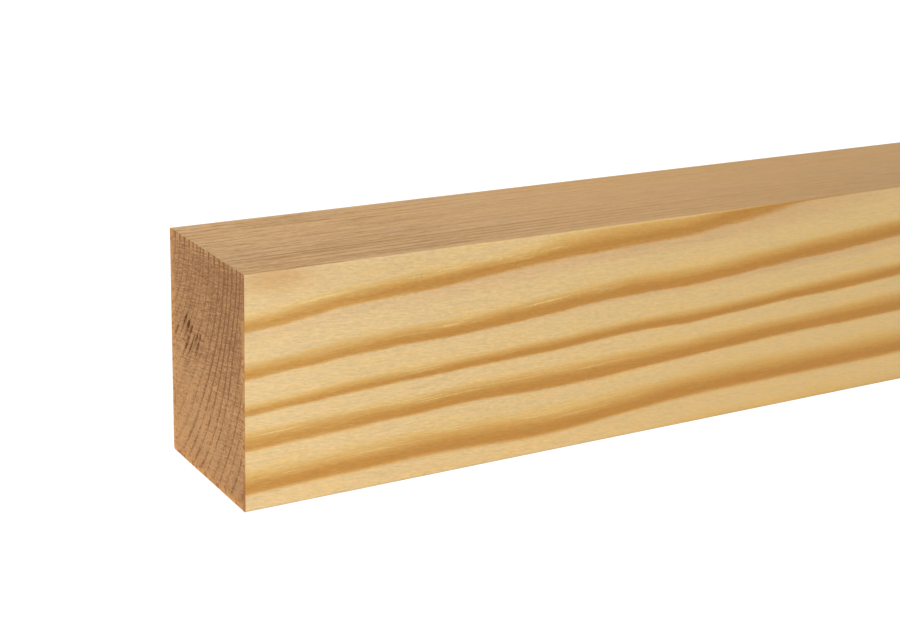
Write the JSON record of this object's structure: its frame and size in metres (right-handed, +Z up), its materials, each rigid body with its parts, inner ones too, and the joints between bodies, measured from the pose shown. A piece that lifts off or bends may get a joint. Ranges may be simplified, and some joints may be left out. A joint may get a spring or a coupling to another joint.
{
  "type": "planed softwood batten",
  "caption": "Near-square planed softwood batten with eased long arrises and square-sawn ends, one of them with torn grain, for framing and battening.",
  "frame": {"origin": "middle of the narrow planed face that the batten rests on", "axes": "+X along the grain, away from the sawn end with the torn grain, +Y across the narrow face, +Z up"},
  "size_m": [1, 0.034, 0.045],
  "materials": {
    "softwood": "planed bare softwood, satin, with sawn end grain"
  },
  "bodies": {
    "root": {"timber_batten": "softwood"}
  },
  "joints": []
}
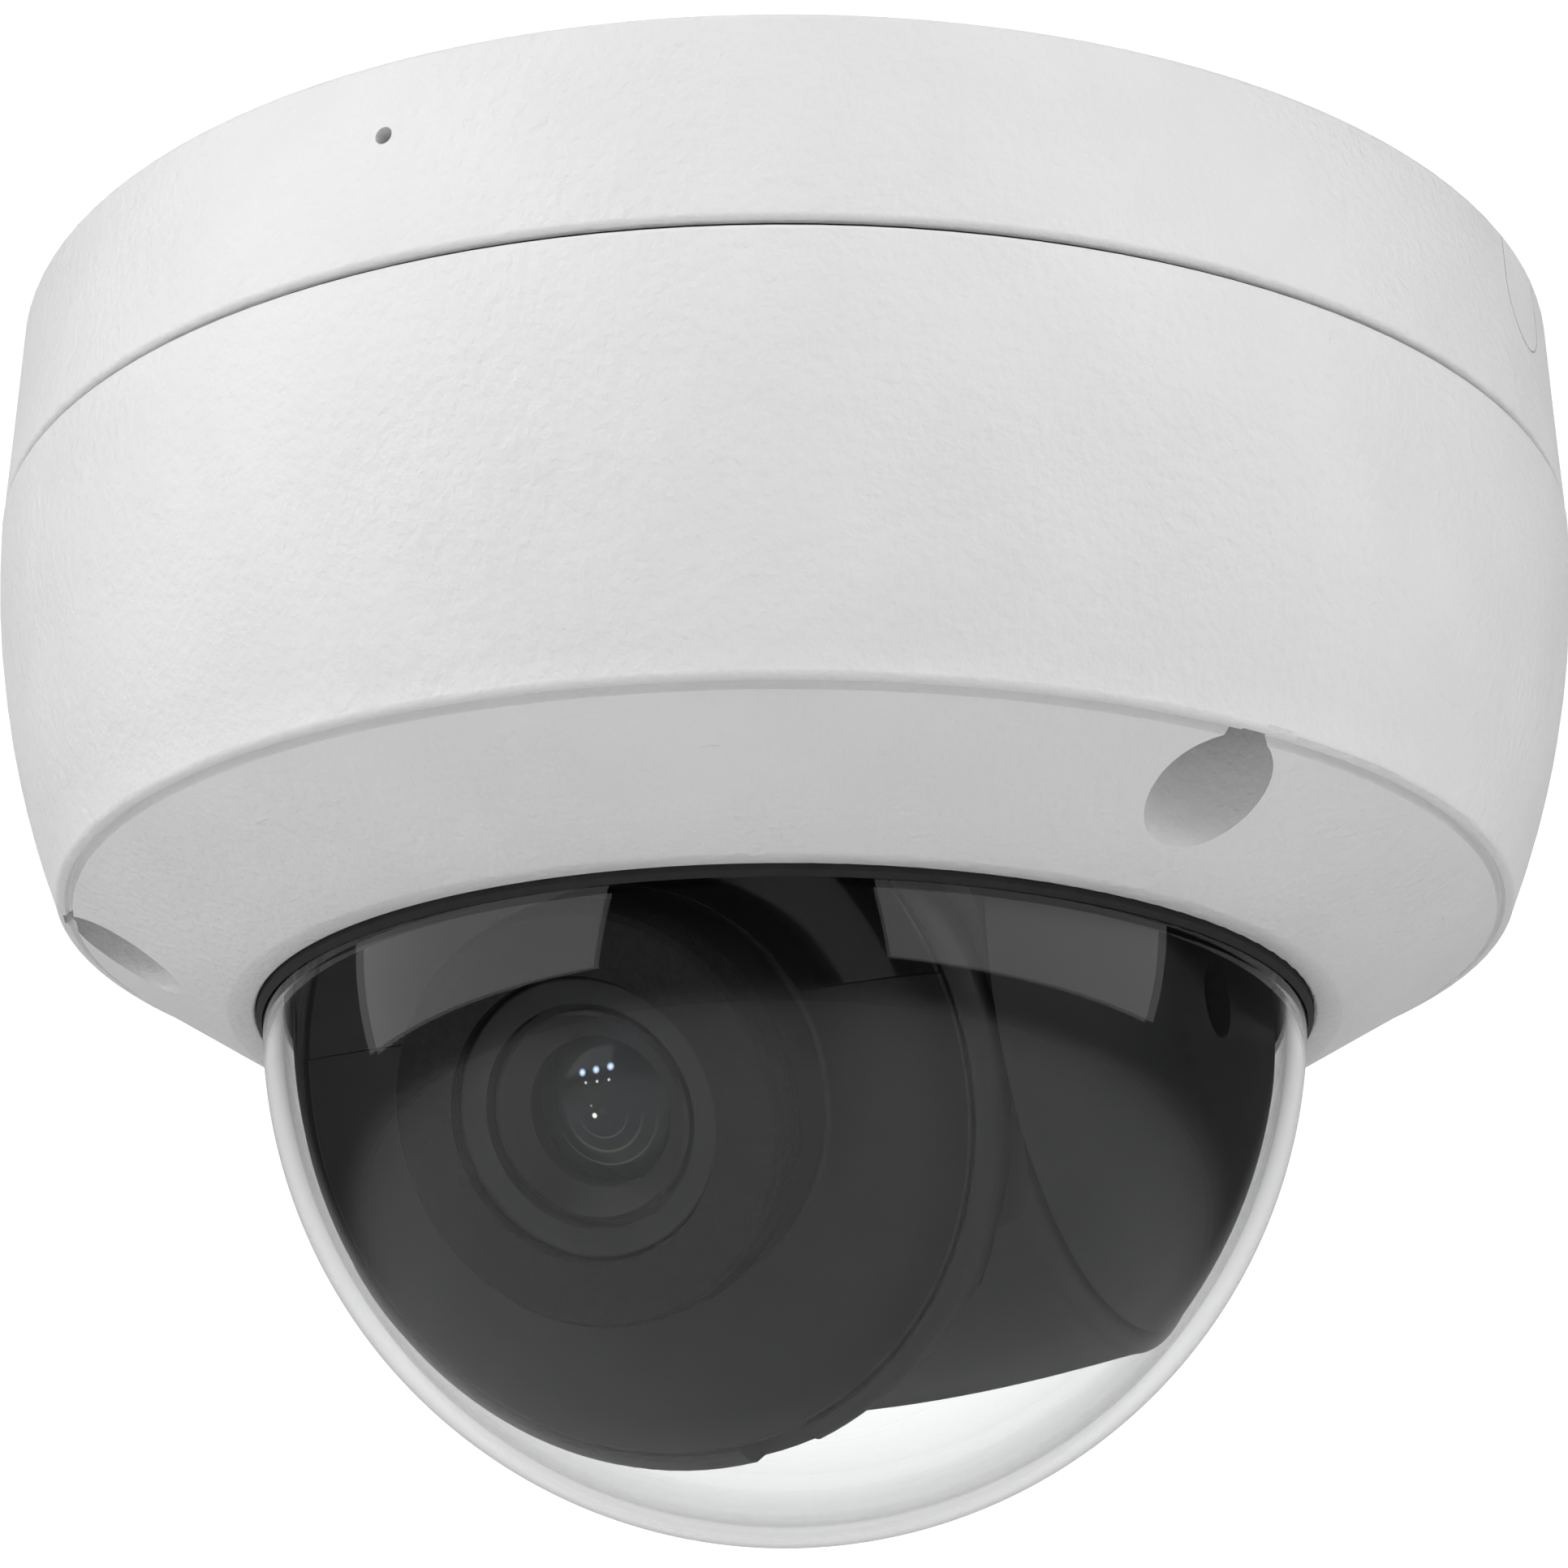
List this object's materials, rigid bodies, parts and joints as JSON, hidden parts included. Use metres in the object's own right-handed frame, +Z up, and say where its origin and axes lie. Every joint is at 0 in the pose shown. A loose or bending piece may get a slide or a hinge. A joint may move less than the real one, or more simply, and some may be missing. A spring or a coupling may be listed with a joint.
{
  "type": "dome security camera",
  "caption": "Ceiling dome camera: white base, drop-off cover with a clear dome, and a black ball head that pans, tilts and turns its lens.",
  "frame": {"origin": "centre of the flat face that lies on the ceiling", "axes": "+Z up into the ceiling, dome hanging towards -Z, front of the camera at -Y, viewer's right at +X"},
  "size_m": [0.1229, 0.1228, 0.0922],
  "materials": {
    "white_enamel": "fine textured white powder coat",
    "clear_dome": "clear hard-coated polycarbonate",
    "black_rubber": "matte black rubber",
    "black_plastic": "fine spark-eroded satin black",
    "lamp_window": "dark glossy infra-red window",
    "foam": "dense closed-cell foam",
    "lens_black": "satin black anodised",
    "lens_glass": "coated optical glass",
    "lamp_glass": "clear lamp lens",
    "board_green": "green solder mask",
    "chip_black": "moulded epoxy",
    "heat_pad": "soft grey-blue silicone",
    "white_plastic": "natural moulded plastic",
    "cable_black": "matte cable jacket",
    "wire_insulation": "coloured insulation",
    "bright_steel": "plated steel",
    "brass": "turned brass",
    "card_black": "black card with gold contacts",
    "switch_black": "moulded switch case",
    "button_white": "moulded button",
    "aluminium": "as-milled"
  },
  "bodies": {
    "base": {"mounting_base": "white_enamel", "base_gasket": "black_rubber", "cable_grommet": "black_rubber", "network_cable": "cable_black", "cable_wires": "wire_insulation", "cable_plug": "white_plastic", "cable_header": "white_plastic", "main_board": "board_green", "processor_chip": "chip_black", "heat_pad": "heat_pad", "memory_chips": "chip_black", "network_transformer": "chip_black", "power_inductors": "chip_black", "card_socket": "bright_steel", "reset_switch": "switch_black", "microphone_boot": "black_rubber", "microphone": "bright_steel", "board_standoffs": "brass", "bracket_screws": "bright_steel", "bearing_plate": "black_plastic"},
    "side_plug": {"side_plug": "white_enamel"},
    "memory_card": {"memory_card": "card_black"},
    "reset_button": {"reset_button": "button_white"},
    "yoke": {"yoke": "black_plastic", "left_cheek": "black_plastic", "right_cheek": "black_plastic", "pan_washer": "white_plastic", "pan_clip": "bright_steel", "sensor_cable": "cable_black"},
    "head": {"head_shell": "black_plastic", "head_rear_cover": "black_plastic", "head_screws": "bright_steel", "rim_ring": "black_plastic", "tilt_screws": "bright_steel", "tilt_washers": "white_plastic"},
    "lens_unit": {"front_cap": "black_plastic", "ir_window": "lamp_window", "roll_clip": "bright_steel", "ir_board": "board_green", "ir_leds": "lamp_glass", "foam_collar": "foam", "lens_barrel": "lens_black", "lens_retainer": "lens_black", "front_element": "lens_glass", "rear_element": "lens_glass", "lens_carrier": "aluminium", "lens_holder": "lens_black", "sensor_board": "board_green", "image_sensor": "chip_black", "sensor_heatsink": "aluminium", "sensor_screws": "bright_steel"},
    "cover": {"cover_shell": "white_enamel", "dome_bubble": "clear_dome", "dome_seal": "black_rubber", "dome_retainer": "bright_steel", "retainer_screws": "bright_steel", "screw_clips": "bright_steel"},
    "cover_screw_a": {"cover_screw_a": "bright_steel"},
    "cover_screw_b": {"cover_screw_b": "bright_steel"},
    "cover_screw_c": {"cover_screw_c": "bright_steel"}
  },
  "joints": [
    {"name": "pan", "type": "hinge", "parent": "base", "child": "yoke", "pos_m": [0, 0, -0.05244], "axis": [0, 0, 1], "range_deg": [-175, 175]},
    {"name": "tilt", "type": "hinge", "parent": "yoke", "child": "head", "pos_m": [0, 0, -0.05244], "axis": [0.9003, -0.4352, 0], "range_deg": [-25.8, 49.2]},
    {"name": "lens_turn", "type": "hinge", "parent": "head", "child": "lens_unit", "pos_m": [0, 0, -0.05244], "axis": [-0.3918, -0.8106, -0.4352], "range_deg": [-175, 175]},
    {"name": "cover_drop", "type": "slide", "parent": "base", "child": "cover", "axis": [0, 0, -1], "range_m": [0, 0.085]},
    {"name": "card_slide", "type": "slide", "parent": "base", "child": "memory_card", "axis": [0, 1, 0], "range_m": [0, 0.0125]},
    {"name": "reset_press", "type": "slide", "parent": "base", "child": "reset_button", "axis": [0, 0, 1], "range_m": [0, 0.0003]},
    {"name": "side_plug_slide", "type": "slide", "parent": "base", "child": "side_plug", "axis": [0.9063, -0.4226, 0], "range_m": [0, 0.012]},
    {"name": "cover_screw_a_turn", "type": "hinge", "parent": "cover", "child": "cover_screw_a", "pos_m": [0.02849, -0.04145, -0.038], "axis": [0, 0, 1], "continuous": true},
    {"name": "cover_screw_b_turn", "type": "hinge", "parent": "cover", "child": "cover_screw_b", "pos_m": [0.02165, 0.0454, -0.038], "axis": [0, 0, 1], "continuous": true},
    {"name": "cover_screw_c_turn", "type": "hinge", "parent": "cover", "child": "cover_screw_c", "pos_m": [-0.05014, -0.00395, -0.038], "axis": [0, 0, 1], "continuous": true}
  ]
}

────────────────

**WORK REQUIRED:**
Extract all the material, leaving every line as it is.

**ANSWER TO THIS PROBLEM:**
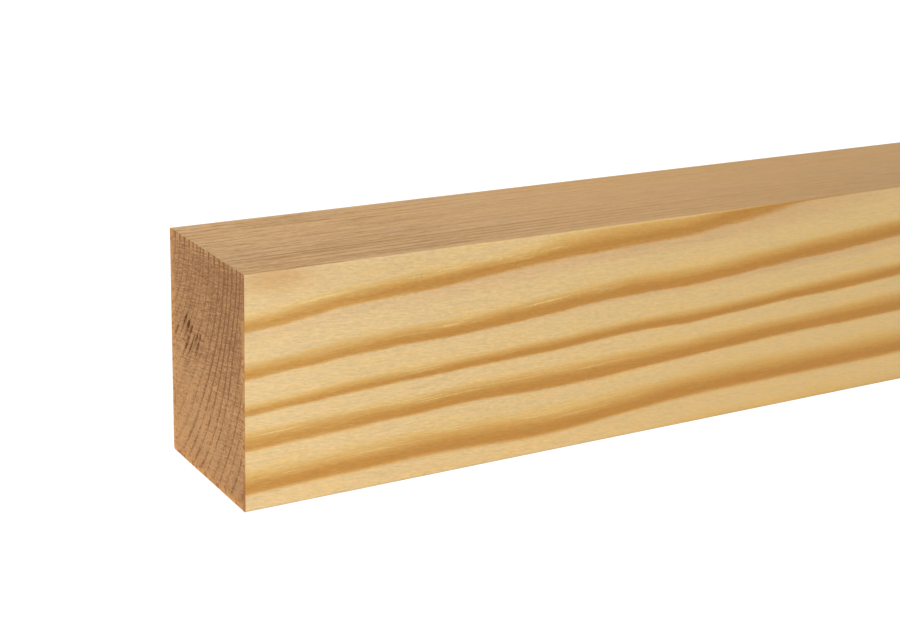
Write the JSON record of this object's structure: its frame and size in metres (right-handed, +Z up), its materials, each rigid body with its parts, inner ones too, and the joints between bodies, measured from the pose shown. A piece that lifts off or bends may get a joint. Ranges may be simplified, and some joints may be left out. A joint may get a spring or a coupling to another joint.
{
  "type": "planed softwood batten",
  "caption": "Near-square planed softwood batten with eased long arrises and square-sawn ends, one of them with torn grain, for framing and battening.",
  "frame": {"origin": "middle of the narrow planed face that the batten rests on", "axes": "+X along the grain, away from the sawn end with the torn grain, +Y across the narrow face, +Z up"},
  "size_m": [1, 0.034, 0.045],
  "materials": {
    "softwood": "planed bare softwood, satin, with sawn end grain"
  },
  "bodies": {
    "root": {"timber_batten": "softwood"}
  },
  "joints": []
}
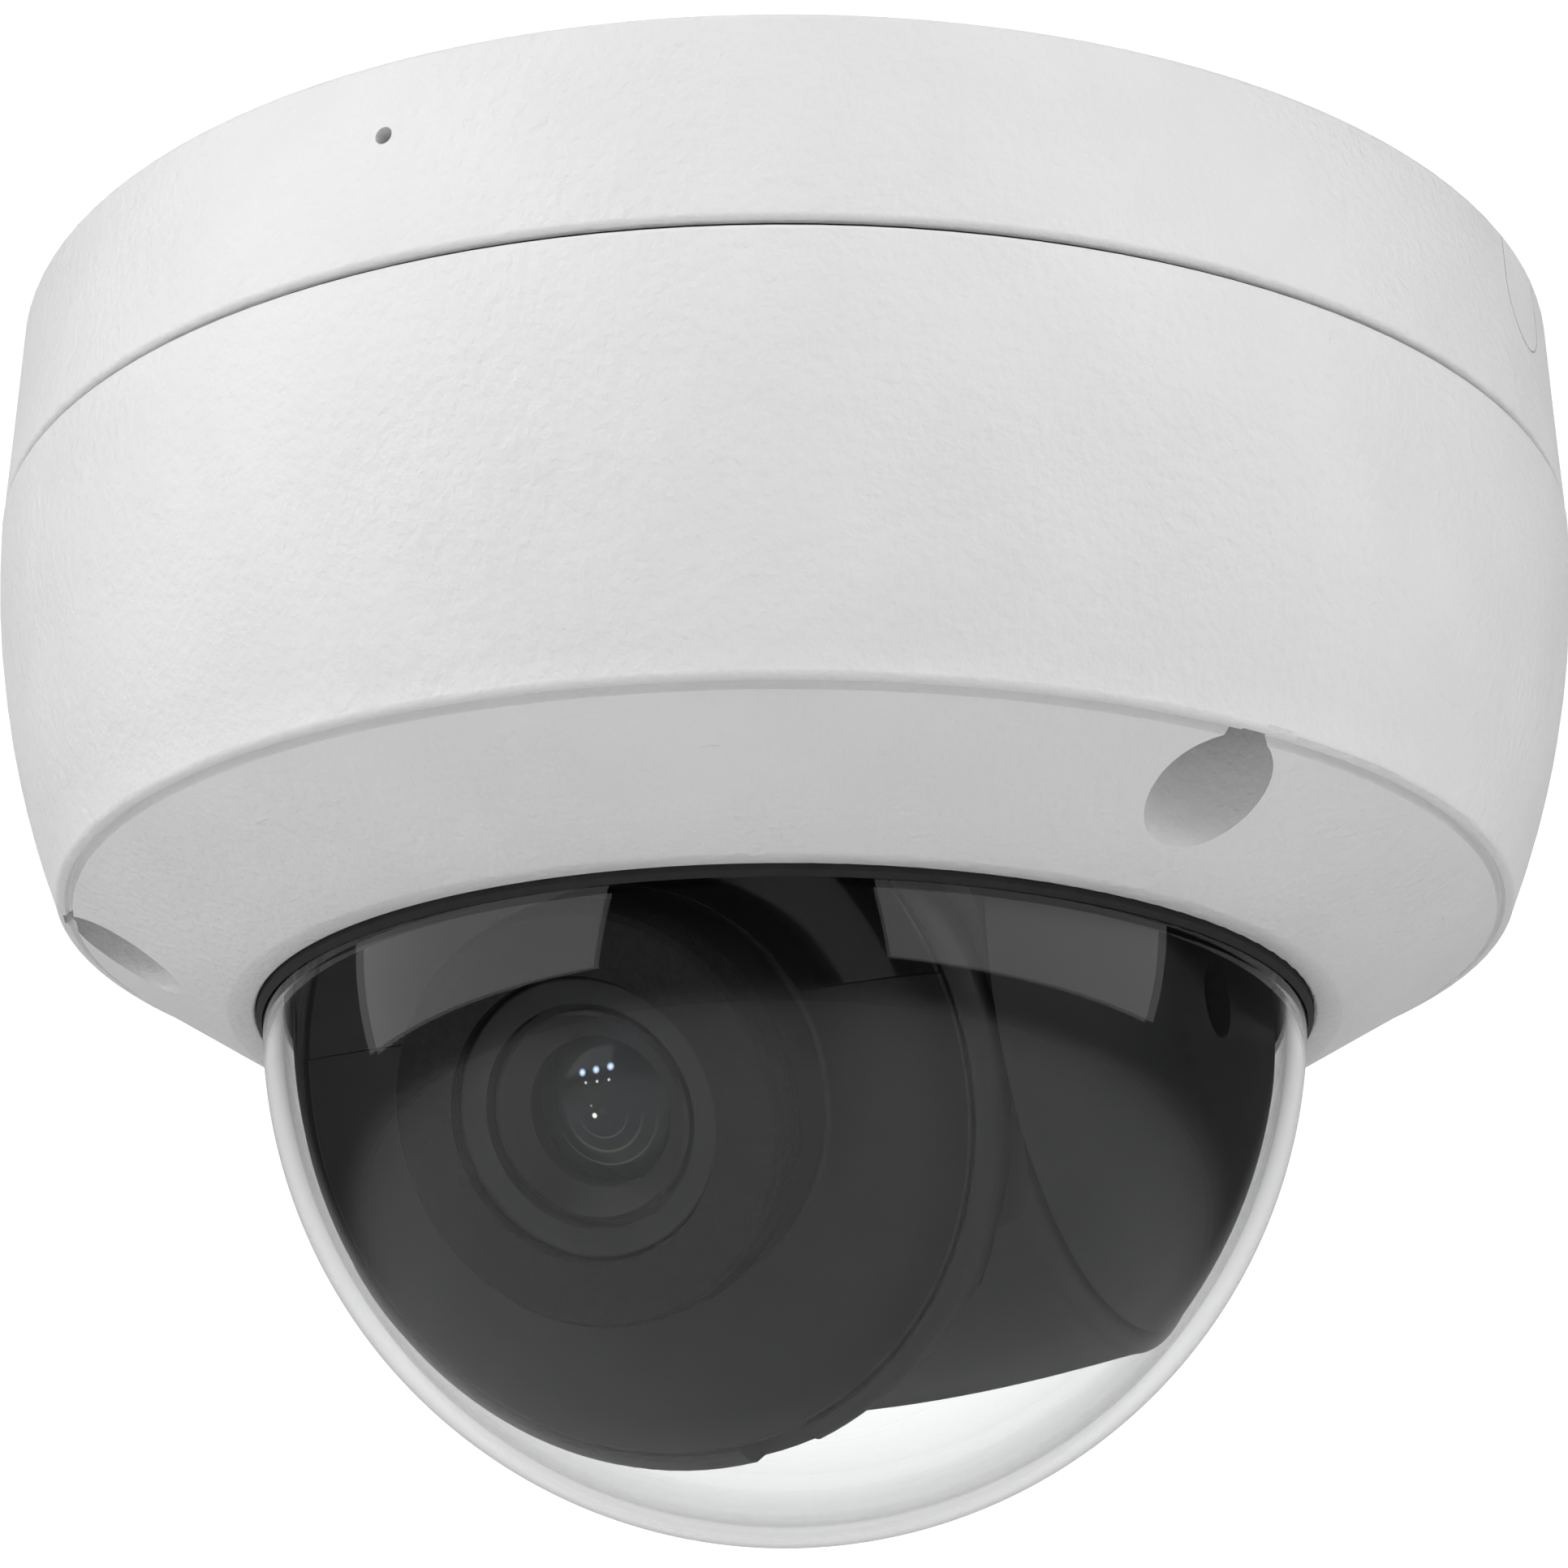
List this object's materials, rigid bodies, parts and joints as JSON, hidden parts included. Use metres in the object's own right-handed frame, +Z up, and say where its origin and axes lie. Every joint is at 0 in the pose shown. A loose or bending piece may get a slide or a hinge. A joint may move less than the real one, or more simply, and some may be missing. A spring or a coupling may be listed with a joint.
{
  "type": "dome security camera",
  "caption": "Ceiling dome camera: white base, drop-off cover with a clear dome, and a black ball head that pans, tilts and turns its lens.",
  "frame": {"origin": "centre of the flat face that lies on the ceiling", "axes": "+Z up into the ceiling, dome hanging towards -Z, front of the camera at -Y, viewer's right at +X"},
  "size_m": [0.1229, 0.1228, 0.0922],
  "materials": {
    "white_enamel": "fine textured white powder coat",
    "clear_dome": "clear hard-coated polycarbonate",
    "black_rubber": "matte black rubber",
    "black_plastic": "fine spark-eroded satin black",
    "lamp_window": "dark glossy infra-red window",
    "foam": "dense closed-cell foam",
    "lens_black": "satin black anodised",
    "lens_glass": "coated optical glass",
    "lamp_glass": "clear lamp lens",
    "board_green": "green solder mask",
    "chip_black": "moulded epoxy",
    "heat_pad": "soft grey-blue silicone",
    "white_plastic": "natural moulded plastic",
    "cable_black": "matte cable jacket",
    "wire_insulation": "coloured insulation",
    "bright_steel": "plated steel",
    "brass": "turned brass",
    "card_black": "black card with gold contacts",
    "switch_black": "moulded switch case",
    "button_white": "moulded button",
    "aluminium": "as-milled"
  },
  "bodies": {
    "base": {"mounting_base": "white_enamel", "base_gasket": "black_rubber", "cable_grommet": "black_rubber", "network_cable": "cable_black", "cable_wires": "wire_insulation", "cable_plug": "white_plastic", "cable_header": "white_plastic", "main_board": "board_green", "processor_chip": "chip_black", "heat_pad": "heat_pad", "memory_chips": "chip_black", "network_transformer": "chip_black", "power_inductors": "chip_black", "card_socket": "bright_steel", "reset_switch": "switch_black", "microphone_boot": "black_rubber", "microphone": "bright_steel", "board_standoffs": "brass", "bracket_screws": "bright_steel", "bearing_plate": "black_plastic"},
    "side_plug": {"side_plug": "white_enamel"},
    "memory_card": {"memory_card": "card_black"},
    "reset_button": {"reset_button": "button_white"},
    "yoke": {"yoke": "black_plastic", "left_cheek": "black_plastic", "right_cheek": "black_plastic", "pan_washer": "white_plastic", "pan_clip": "bright_steel", "sensor_cable": "cable_black"},
    "head": {"head_shell": "black_plastic", "head_rear_cover": "black_plastic", "head_screws": "bright_steel", "rim_ring": "black_plastic", "tilt_screws": "bright_steel", "tilt_washers": "white_plastic"},
    "lens_unit": {"front_cap": "black_plastic", "ir_window": "lamp_window", "roll_clip": "bright_steel", "ir_board": "board_green", "ir_leds": "lamp_glass", "foam_collar": "foam", "lens_barrel": "lens_black", "lens_retainer": "lens_black", "front_element": "lens_glass", "rear_element": "lens_glass", "lens_carrier": "aluminium", "lens_holder": "lens_black", "sensor_board": "board_green", "image_sensor": "chip_black", "sensor_heatsink": "aluminium", "sensor_screws": "bright_steel"},
    "cover": {"cover_shell": "white_enamel", "dome_bubble": "clear_dome", "dome_seal": "black_rubber", "dome_retainer": "bright_steel", "retainer_screws": "bright_steel", "screw_clips": "bright_steel"},
    "cover_screw_a": {"cover_screw_a": "bright_steel"},
    "cover_screw_b": {"cover_screw_b": "bright_steel"},
    "cover_screw_c": {"cover_screw_c": "bright_steel"}
  },
  "joints": [
    {"name": "pan", "type": "hinge", "parent": "base", "child": "yoke", "pos_m": [0, 0, -0.05244], "axis": [0, 0, 1], "range_deg": [-175, 175]},
    {"name": "tilt", "type": "hinge", "parent": "yoke", "child": "head", "pos_m": [0, 0, -0.05244], "axis": [0.9003, -0.4352, 0], "range_deg": [-25.8, 49.2]},
    {"name": "lens_turn", "type": "hinge", "parent": "head", "child": "lens_unit", "pos_m": [0, 0, -0.05244], "axis": [-0.3918, -0.8106, -0.4352], "range_deg": [-175, 175]},
    {"name": "cover_drop", "type": "slide", "parent": "base", "child": "cover", "axis": [0, 0, -1], "range_m": [0, 0.085]},
    {"name": "card_slide", "type": "slide", "parent": "base", "child": "memory_card", "axis": [0, 1, 0], "range_m": [0, 0.0125]},
    {"name": "reset_press", "type": "slide", "parent": "base", "child": "reset_button", "axis": [0, 0, 1], "range_m": [0, 0.0003]},
    {"name": "side_plug_slide", "type": "slide", "parent": "base", "child": "side_plug", "axis": [0.9063, -0.4226, 0], "range_m": [0, 0.012]},
    {"name": "cover_screw_a_turn", "type": "hinge", "parent": "cover", "child": "cover_screw_a", "pos_m": [0.02849, -0.04145, -0.038], "axis": [0, 0, 1], "continuous": true},
    {"name": "cover_screw_b_turn", "type": "hinge", "parent": "cover", "child": "cover_screw_b", "pos_m": [0.02165, 0.0454, -0.038], "axis": [0, 0, 1], "continuous": true},
    {"name": "cover_screw_c_turn", "type": "hinge", "parent": "cover", "child": "cover_screw_c", "pos_m": [-0.05014, -0.00395, -0.038], "axis": [0, 0, 1], "continuous": true}
  ]
}